In the room Rosen uses as his office, bookshelves sag with books in Hebrew about Jewish mysticism, books in Japanese on Japanese architecture, books in Thai about Thai architecture. One very large bookcase holds the most significant works of 19th- and 20th-century Mexican literature. The sliding glass door on the east side of his office looks out over the fifth hole of the La Jolla Country Club golf course.
A maid brought me a little seltzer in a tumbler. Rosen looked lost in thought. Seventy-five years old, a grandfather to eight grandchildren, he’s still an exceptionally handsome man. (His wife, an Argentine actress, was a famous Mexico City beauty.) Rosen looked sad.
“I miss Mexico City. We had a wonderful life there. We were surrounded by artists, writers, journalists, poets. Creative people. Constant intellectual stimulation. Here, it’s been kind of…lonely.
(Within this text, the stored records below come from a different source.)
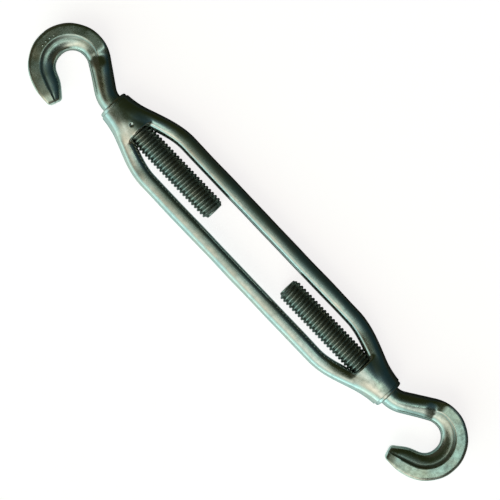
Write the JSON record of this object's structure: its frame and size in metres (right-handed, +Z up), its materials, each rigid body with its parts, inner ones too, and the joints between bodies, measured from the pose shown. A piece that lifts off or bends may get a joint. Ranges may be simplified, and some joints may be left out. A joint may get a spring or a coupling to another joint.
{
  "type": "rigging turnbuckle",
  "caption": "Open-frame rigging turnbuckle with a hook at each end; opposite-hand threaded shanks screw into the frame's bosses to tension a line.",
  "frame": {"origin": "under the middle of the frame, on the plane the bosses rest on; the thread axis is 6.57 mm above it and 1.7 mm towards +Y, because the box round the whole part is centred on the origin", "axes": "+X along the thread axis towards the right-hand-thread hook, +Z up out of the plane of the legs and hooks, hook tips towards -Y"},
  "size_m": [0.2274, 0.0322, 0.0131],
  "materials": {
    "frame_zinc": "bright zinc plate with a faint green-blue passivation, over a forged surface",
    "hook_zinc": "bright zinc plate with a faint green-blue passivation, darker in the thread roots"
  },
  "bodies": {
    "frame": {"frame": "frame_zinc"},
    "right_turner": {"right_boss_rim": "frame_zinc"},
    "right_hook": {"right_hook": "hook_zinc"},
    "left_turner": {"left_boss_rim": "frame_zinc"},
    "left_hook": {"left_hook": "hook_zinc"}
  },
  "joints": [
    {"name": "right_hook_turn", "type": "hinge", "parent": "frame", "child": "right_turner", "pos_m": [0.0762, 0.0017, 0.00657], "axis": [1, 0, 0], "range_deg": [0, 9000]},
    {"name": "right_hook_travel", "type": "slide", "parent": "right_turner", "child": "right_hook", "axis": [1, 0, 0], "range_m": [0, 0.03969]},
    {"name": "left_hook_turn", "type": "hinge", "parent": "frame", "child": "left_turner", "pos_m": [-0.0762, 0.0017, 0.00657], "axis": [1, 0, 0], "range_deg": [0, 9000]},
    {"name": "left_hook_travel", "type": "slide", "parent": "left_turner", "child": "left_hook", "axis": [-1, 0, 0], "range_m": [0, 0.03969]}
  ],
  "couplings": [
    {"joint": "right_hook_travel", "follows": "right_hook_turn", "m_per_rad": 0.00025266},
    {"joint": "left_hook_travel", "follows": "left_hook_turn", "m_per_rad": 0.00025266}
  ]
}
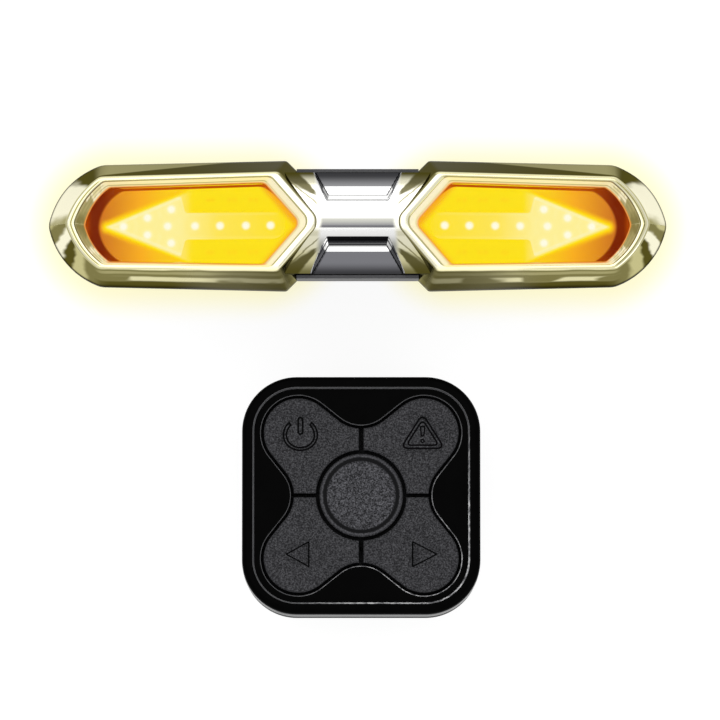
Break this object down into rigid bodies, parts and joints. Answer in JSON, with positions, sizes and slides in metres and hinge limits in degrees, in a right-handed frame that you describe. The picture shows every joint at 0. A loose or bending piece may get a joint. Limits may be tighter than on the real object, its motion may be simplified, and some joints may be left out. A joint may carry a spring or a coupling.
{
  "type": "bicycle tail light",
  "caption": "Winged tail light with amber turn arrows in a chrome bezel on a seat post bracket, and its square handlebar remote with petal keys.",
  "frame": {"origin": "on the table, under the middle of the light and remote as they lie in a row", "axes": "+Z the way both faces look; +X along the light, to the right of its face; +Y up the seat post, from the remote to the light"},
  "size_m": [0.1036, 0.0758, 0.031],
  "materials": {
    "chrome_bezel": "bright plated plastic",
    "shell_gray": "fine satin",
    "seal_rubber": "soft matte",
    "screw_steel": "plain",
    "board_green": "solder mask",
    "board_white": "white solder mask",
    "chip_black": "moulded",
    "cell_foil": "foil",
    "amber_lens": "clear, polished",
    "reflector_amber": "lit amber",
    "arrow_glow": "lit diffuser",
    "led_glow": "lit lamp",
    "bracket_black": "fine grain",
    "remote_gloss": "piano black",
    "remote_matte": "satin",
    "key_rubber": "fine grain",
    "membrane_gray": "soft matte"
  },
  "bodies": {
    "light_and_remote": {"bezel": "chrome_bezel", "rear_shell": "shell_gray", "gasket": "seal_rubber", "rear_screws": "screw_steel", "main_board": "board_green", "board_parts": "chip_black", "battery": "cell_foil", "tact_switch": "chip_black", "usb_socket": "screw_steel", "cover_anchor": "seal_rubber", "left_lens": "amber_lens", "right_lens": "amber_lens", "left_reflector": "reflector_amber", "right_reflector": "reflector_amber", "left_arrow_guide": "arrow_glow", "right_arrow_guide": "arrow_glow", "left_led_board": "board_white", "right_led_board": "board_white", "left_leds": "led_glow", "right_leds": "led_glow", "remote_top_case": "remote_gloss", "remote_bottom_case": "remote_matte", "saddle_pads": "seal_rubber", "keypad_membrane": "membrane_gray", "remote_board": "board_green", "key_switches": "screw_steel", "coin_cell": "cell_foil", "cell_contacts": "screw_steel", "remote_screws": "screw_steel"},
    "bracket": {"bracket": "bracket_black", "bracket_pad": "seal_rubber"},
    "power_button": {"power_button": "seal_rubber"},
    "usb_cover": {"usb_cover": "seal_rubber"},
    "battery_door": {"battery_door": "remote_matte", "door_seal": "seal_rubber"},
    "power_key": {"power_key": "key_rubber"},
    "hazard_key": {"hazard_key": "key_rubber"},
    "left_key": {"left_key": "key_rubber"},
    "right_key": {"right_key": "key_rubber"},
    "centre_key": {"centre_key": "key_rubber"}
  },
  "joints": [
    {"name": "bracket_slide", "type": "slide", "parent": "light_and_remote", "child": "bracket", "axis": [0, -1, 0], "range_m": [0, 0.012]},
    {"name": "power_button_press", "type": "slide", "parent": "light_and_remote", "child": "power_button", "axis": [0, 0, 1], "range_m": [0, 0.0008], "stiffness_N_per_m": 400},
    {"name": "usb_cover_hinge", "type": "hinge", "parent": "light_and_remote", "child": "usb_cover", "pos_m": [-0.031, 0.0321, 0.01192], "axis": [1, 0, 0], "range_deg": [0, 95]},
    {"name": "battery_door_twist", "type": "hinge", "parent": "light_and_remote", "child": "battery_door", "pos_m": [0.0006, -0.01792, 0.00639], "axis": [0, 0, 1], "range_deg": [0, 30]},
    {"name": "power_key_press", "type": "slide", "parent": "light_and_remote", "child": "power_key", "axis": [0, 0, -1], "range_m": [0, 0.0006], "stiffness_N_per_m": 400},
    {"name": "hazard_key_press", "type": "slide", "parent": "light_and_remote", "child": "hazard_key", "axis": [0, 0, -1], "range_m": [0, 0.0006], "stiffness_N_per_m": 400},
    {"name": "left_key_press", "type": "slide", "parent": "light_and_remote", "child": "left_key", "axis": [0, 0, -1], "range_m": [0, 0.0006], "stiffness_N_per_m": 400},
    {"name": "right_key_press", "type": "slide", "parent": "light_and_remote", "child": "right_key", "axis": [0, 0, -1], "range_m": [0, 0.0006], "stiffness_N_per_m": 400},
    {"name": "centre_key_press", "type": "slide", "parent": "light_and_remote", "child": "centre_key", "axis": [0, 0, -1], "range_m": [0, 0.0006], "stiffness_N_per_m": 400}
  ]
}
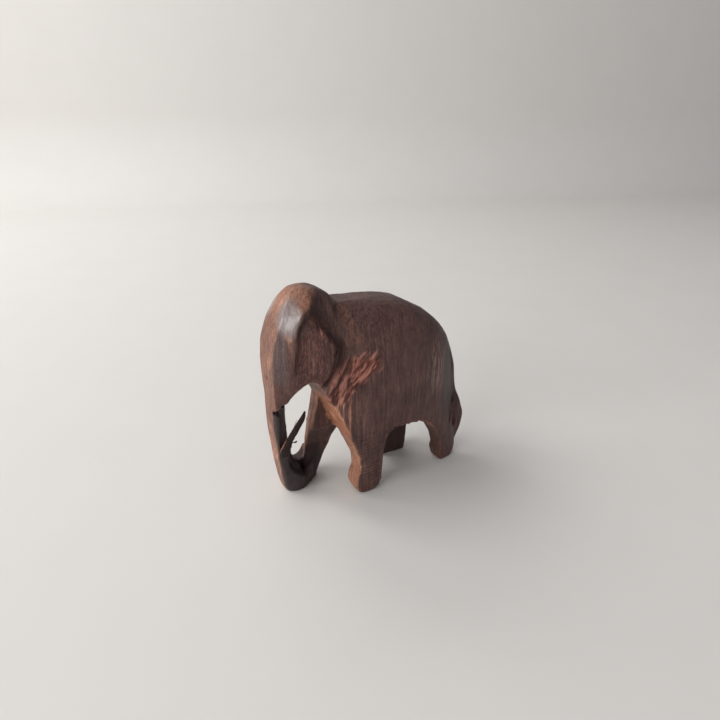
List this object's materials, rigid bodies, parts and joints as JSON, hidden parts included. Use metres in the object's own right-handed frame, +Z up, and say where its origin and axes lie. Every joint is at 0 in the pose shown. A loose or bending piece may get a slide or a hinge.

“It’s a cultural thing. I am Mexican. I’m used to a more convivial society. I’ve always felt very Mexican, even though my parents were American. I attended the American School in Mexico City, which was somewhat unusual. Most of the other Jewish kids attended one or another of the Jewish schools. Still, I’ve always thought of myself as Mexican, and I never thought of being Mexican as a liability until I moved to San Diego and had some difficulty establishing myself professionally. People here, I found out, didn’t like Mexicans and they didn’t like Jews.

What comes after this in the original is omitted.